Why does THE SILVER FOXES have an ambiguous ending? I’m trying to write realistic, credible stories. In the real world, a lot of life is ambiguous. Neatly tying up all loose ends at the end of a mystery is too pat and contrived.

Publishing and Marketing

How did you choose between commercial publishing and self-publishing? Initially, with MALICE ON THE MEKONG, I went the commercial-publishing route and submitted my manuscript to multiple agents and publishers. They were complimentary about my writing but all had reservations about my choice of setting and protagonist. They thought that Vientiane, Laos was “too unfamiliar for Western readers” and Anjali Rao, a Hindu grandmother, compounded the problem. (Timing is everything. This rejection came just before Colin Cotterill’s mystery series, also set in Vientiane, hit the international bestseller lists.)

Retired back in the States, I learned about the increasing traction of independent authors and self-publishing. This seemed the best fit for me. Being over 70, I wasn’t willing to devote extensive time and frustration to long-odds commercial-publishing submissions. Thanks to Patricia Hamilton and Park Place Publications, self-publishing has been my chosen mode ever since.

How does this work? What’s the division of labor? I give Patricia a source for the cover photo that I’ve chosen and a flash stick with completed manuscript and back-cover blurb. She designs the internal pages and cover, based on our collaborative dialogue. I’m then responsible for submitting the electronic files to Amazon and for all subsequent publicity and marketing.

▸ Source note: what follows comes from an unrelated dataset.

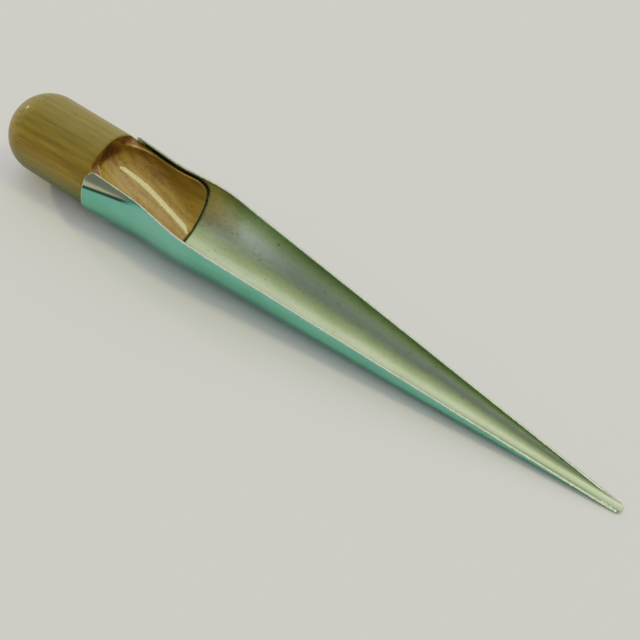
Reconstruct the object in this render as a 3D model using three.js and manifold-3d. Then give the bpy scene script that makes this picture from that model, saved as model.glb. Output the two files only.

What marketing do you do and how has it worked out? I’m not very good at marketing and don’t enjoy self-promotion. I’d much rather be writing. That said, I recognize that, in today’s publishing industry, every author — even a successful, commercially published one — is responsible for the lion’s share of publicizing his/her own books.

My marketing campaigns have several components. I have a website and blog, set up with excellent professional assistance from Maryjo Moore and MJM Graphics. I’m active on Facebook. I maintain an Amazon author’s page. I do readings at independent bookstores and even embarked on a month-long book tour of West Virginia.

Are you satisfied with your sales? All authors would like to sell more. I’m no exception. Mass marketing is particularly daunting for indie authors, and I see no obvious solution.

Have you considered audiobooks? Could that be a promising spin-off? For sure, it’s a growth market and highly attractive. But audiobooks are tremendously expensive for an independent author to commission, including professional studio talent and production services.


I’ve been asking all my profiled peers to offer suggestions for fellow seniors. What are some lessons you’d care to share? For fellow seniors in general, I’d say find something that engages you and invest in it. In particular, think about reanimating dreams deferred. Did you used to paint? Or play the piano? Or bridge? Maybe you can pick it up again.

For would-be writers, I’d repeat what they teach in every workshop: “Just Write!” Write every day. Get in the habit. You’ll be surprised what comes out of your subconscious. It’s the source of most convincing fiction. As for the choice between commercial and self-publishing, this is a personal dilemma with painful trade-offs.

Bottom Lines

Nancy, where do you go from here, now that the trilogy is completed? THE SILVER FOXES is my last book, the fourth in four years. I’m ready to start a new chapter in my life. We’re moving into a Continuous Care Retirement Community, with lots of opportunities for exploration. I’m looking forward to finding out who I’m going to be next.

What title for this blog post springs to mind to capture the essence of your senior writing profile? I know you’ve used it before, but NEVERGIVEUP! (All one word.) That’s been my life.